I used these two figures to prioritize the jobs that PMs have in order to understand which one we should solve first.

When getting to the deep motivation of the respondent, I found it useful to bombard the person with the “Why is it hard/important?” question once I found a pain point. The question is extremely uncomfortable to repeat over and over again, but it’s extremely useful. The idea befind that is that nobody shares personal emotional motivations right away — you have to dig deeper in order to get to the bottom of it. The typical exchange has looked like this:

— I want to get better at creating roadmaps.

— Why is it important for you?

— Because I feel like it’s one of my weak spots.

— And why is it important to focus on it now?

— Because I’ve been hearing some negative feedback on my roadmaps from my stakeholder.

— And what are the implications of you bringing a poorly-done roadmap to the stakeholder?

— I have to do several iterations before it’s approved.

— And what are the implications of that?

— The manager may think I am incapable.

— And what are the implications of that?

— It’d harder for me to get promoted or grow.

— And what are the implications of that?

— It sucks.

This way of structuring questions means basically drilling down till you get an emotion from the respondent. That means thay you’ve uncovered an underlying motivation. Now you understand the story of the job that this PM may hire someone for.
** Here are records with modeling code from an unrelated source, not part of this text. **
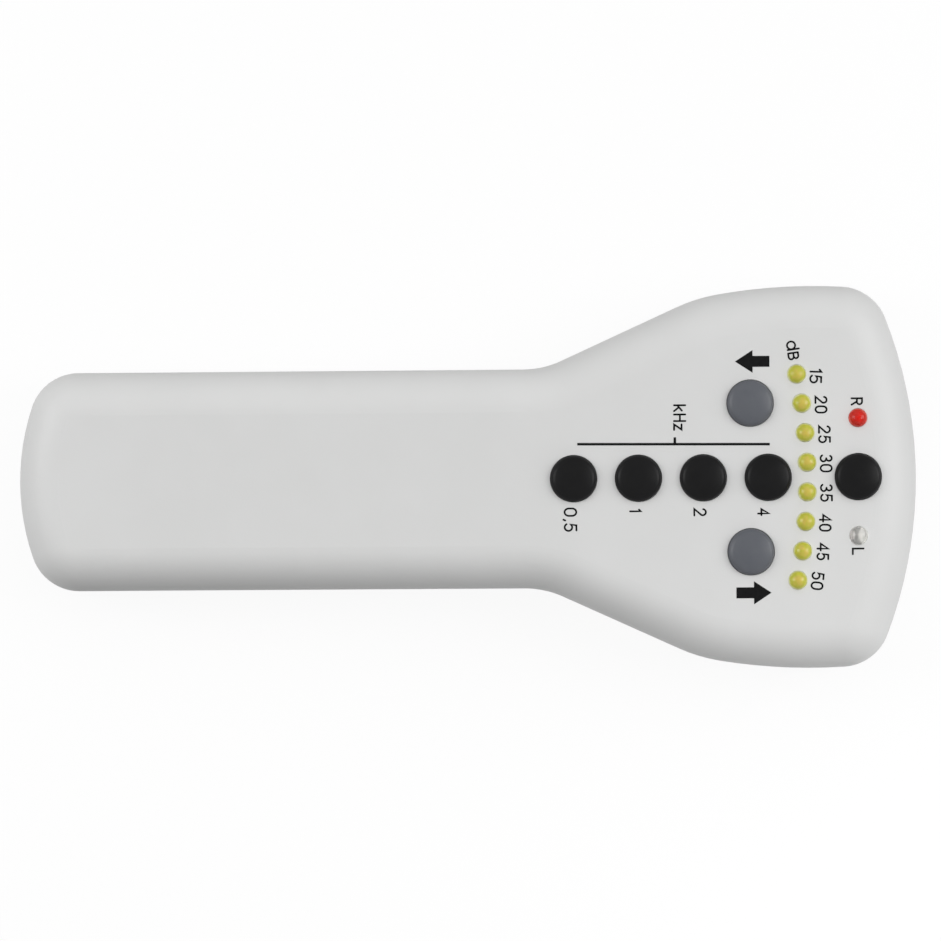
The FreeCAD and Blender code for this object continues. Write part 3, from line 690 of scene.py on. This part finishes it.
# the row follows the arc on which the model's own lights stand
levelNames = ["level_light_%d" % level for level in rowLook["levels"]]
levelPlaces = [nodeMiddle(name) for name in levelNames]
middlePlace = levelPlaces[(len(levelPlaces) - 1) // 2]
rowCentre, rowRadius = circleThrough(levelPlaces[0], middlePlace, levelPlaces[-1])
spanAngle = 2 * math.asin((levelPlaces[0].y - levelPlaces[-1].y) / 2 / rowRadius)
rowValues = {"Count": len(levelNames), "Pitch": spanAngle * rowRadius / (len(levelNames) - 1),
             "Arc Radius": rowRadius, "Arc Centre": rowCentre.x, "Turn": rowLook["turn"],
             "Seed": rowLook["seed"]}
rowTree = makeRowTree()
lensMesh = latheMesh("lens", lensProfile(lensLook), lensLook["segments"])
cupMesh, postMesh = insideMeshes(insideLook)
# pale matte finish as a painted reflection on the metal cup
cupPaintedReflectionFinish = mouldedPlastic("lightCup", cupPaintedReflectionLook)
postFinish = brushedMetal("lightPost", postLook)


def makeRow(name, mesh, finish):
    row = makeObject(name, treeResult(name, mesh, rowTree, {**rowValues, "Material": finish}))
    finishMesh(row.data)
    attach(row, "housing")
    return row


lensRow = makeRow("level_lenses", lensMesh, finishes["yellow_lens"])
lensRow.visible_shadow = False
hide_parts(*levelNames)
makeRow("level_light_frames", joinMeshes("inside", [cupMesh, postMesh]), cupPaintedReflectionFinish)
earLenses = {"right_light": ("right_lens", "red_lens"), "left_light": ("left_lens", "clear_lens")}
for node, (name, finish) in earLenses.items():
    middle = nodeMiddle(node)
    lens = makeObject(name, moveMesh(lensMesh.copy(), middle.x, middle.y), finishes[finish])
    lens.visible_shadow = False
    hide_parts(node)
    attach(lens, "housing")
    for part, mesh, partFinish in (("_cup", cupMesh, cupPaintedReflectionFinish), ("_post", postMesh, postFinish)):
        inside = makeObject(name + part, moveMesh(mesh.copy(), middle.x, middle.y), partFinish)
        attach(inside, "housing")
print("lights made")


# housing screws, in millimetres
screwLook = {"headRadius": 2.0, "headHeight": 1.5, "headRound": 0.7, "headRoundStep": 15,
             "headFlatShare": 0.35, "shankRadius": 1.1, "shankLength": 12.9, "tipLength": 1.6,
             "recessLength": 2.3, "recessWidth": 0.55, "recessDepth": 0.9, "segments": 40, "seed": 11}
sameScrew = 2.2                  # a corner within this many head radii belongs to the same screw


def screwBlank(look):
    # head down, its seat at z = 0
    head, seat = look["headRadius"], look["headHeight"]
    rounding = look["headRound"]
    profile = [(0, -seat), (head * look["headFlatShare"], -seat)]
    profile += arcPoints(head - rounding, -seat + rounding, rounding, rounding, -90, 0,
                         look["headRoundStep"])
    profile += [(head, 0), (look["shankRadius"], 0)]
    profile += [(look["shankRadius"], look["shankLength"] - look["tipLength"]), (0, look["shankLength"])]
    return latheMesh("screwBlank", [(r * mm, z * mm) for r, z in profile], look["segments"])


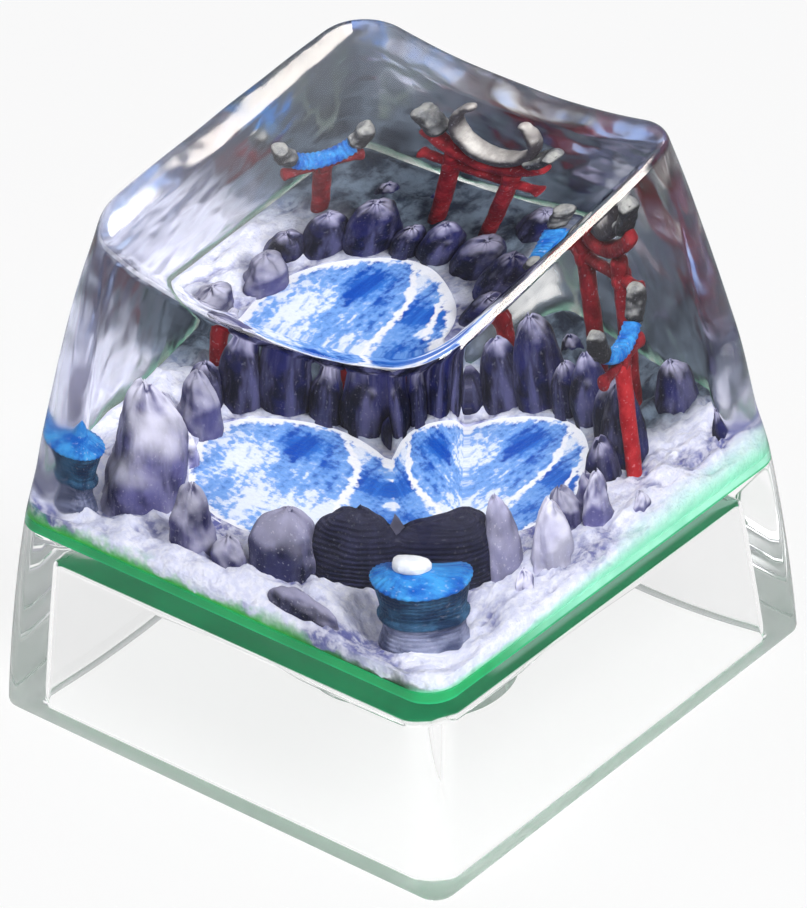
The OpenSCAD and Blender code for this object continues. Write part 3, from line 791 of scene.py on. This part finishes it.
LEFT_BOULDERS = [
    (-4.6, -4.4, 1.4, 4.6, 1.25, 42, 0.42, 0.15), (-5.9, -2.5, 0.95, 2.8, 1.1, 42, 0.5, 0),
    (-5.8, -0.9, 0.8, 2.4, 1.0, 0, 0.6, 0.5), (-5.2, 1.05, 0.8, 2.5, 1.0, 0, 0.64, 0.7),
    (-4.6, -1.2, 0.5, 1.6, 1.0, 0, 0.6, 0), (-2.0, -6.2, 0.85, 2.7, 1.15, 42, 0.5, 0.6),
    (-0.4, -6.35, 0.6, 1.6, 1.3, 42, 0.64, 0.6),
]
FRONT_BOULDERS = [
    (1.4, -5.0, 1.1, 2.75, 1.35, 42, 0.62, 0.4), (3.3, -3.6, 1.15, 2.9, 1.5, 40, 0.72, 1.0),
    (4.75, -2.5, 0.8, 3.2, 1.0, 0, 0.52, -0.6), (2.9, -7.15, 0.55, 1.3, 2.6, 0, 0.68, 0.4),
]
RIGHT_ROCKS = [
    (6.3, -1.1, 0.95, 2.7, 1.0, 0, 0.5, -0.8), (5.1, 0.2, 0.75, 2.2, 1.0, 0, 0.6, 0.6),
    (6.1, 1.2, 0.65, 2.4, 1.0, 0, 0.5, 0.3), (4.75, 1.5, 0.55, 1.9, 1.0, 0, 0.64, 0.6),
    (6.9, -2.8, 0.5, 1.3, 1.0, 0, 0.6, 0), (7.1, 2.6, 0.45, 1.2, 1.0, 0, 0.6, 0.3),
]


def add_rock(bm, rock, seed, rugged):
    """A cobble or a peak with its foot in the snow. Rugged ones are fluted and lean out of the plain form."""
    x, y, radius, height, stretch, turn, tip, shade = rock
    before = len(bm.verts)
    sides = 48
    steps = 30
    fall = lerp(1.3, 3.4, (tip - 0.38) / 0.3)
    rotation = Matrix.Rotation(math.radians(turn), 3, "Z")
    lean = 0.22 * radius * Vector((fractal((seed, 0, 0), 1.3), fractal((0, seed, 0), 1.3), 0.0))

    def ring(k):
        t = math.sin(0.5 * math.pi * k / steps)

        def place(i):
            a = 2 * math.pi * i / sides
            way = Vector((math.cos(a), math.sin(a), 0.0))
            reach = 0.98 * radius * max(0.02, 1 - t ** fall) ** 0.55
            spot = Vector((way.x, way.y, 0.7 * t * height / radius))
            lumps = (0.12 + 0.16 * rugged) * fractal(spot, 0.9, seed, 2)
            grooves = 0.08 * rugged * fractal(Vector((2.6 * way.x, 2.6 * way.y, 0.5 * t)), 1.0, seed + 9, 3)
            foot = rotation @ Vector((way.x * stretch, way.y, 0.0))
            sway = Vector((fractal((seed, 1.5 * t), 1.0, 3.0, 2), fractal((1.5 * t, seed), 1.0, 5.0, 2), 0.0))
            p = foot * reach * (1 + lumps + grooves) + lean * t * t
            p += 0.3 * rugged * t * radius * sway
            return Vector((x + p.x, y + p.y, GROUND_Z + 0.03 + (height - 0.03) * t * (1 + 0.5 * lumps * t)))
        return place
    skin(bm, sides, [ring(k) for k in range(steps)])
    layer = bm.verts.layers.float.get("shade") or bm.verts.layers.float.new("shade")
    bm.verts.ensure_lookup_table()
    for v in bm.verts[before:]:
        v[layer] = shade


def make_rocks(name, node, rocks, seed, material, rugged=0.2):
    """A group of rocks as one piece."""
    bm = bmesh.new()
    for number, rock in enumerate(rocks):
        add_rock(bm, rock, seed + 3.7 * number, rugged)
    roughen(bm, 0.03 + 0.03 * rugged, 1.7, seed)
    stand_in(bm, name, node, material, 80)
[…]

Another way I’ve applied JTBD framework is communications strategy. The idea is that communication we use on the landing page should not be built around the product we are building. Communication should be about the job story PM has and us solving this job in the most cheapest /efficient way. As I’ve learned on UX research calls later, it’s of paramount importance to draw a logically consistent line of reasoning between the customer’s job story and the solution you are offering. The user should be able to follow your explanation on how your solution executes his job better than any competitive, since in the end that explanation is what you have to sell to your customers.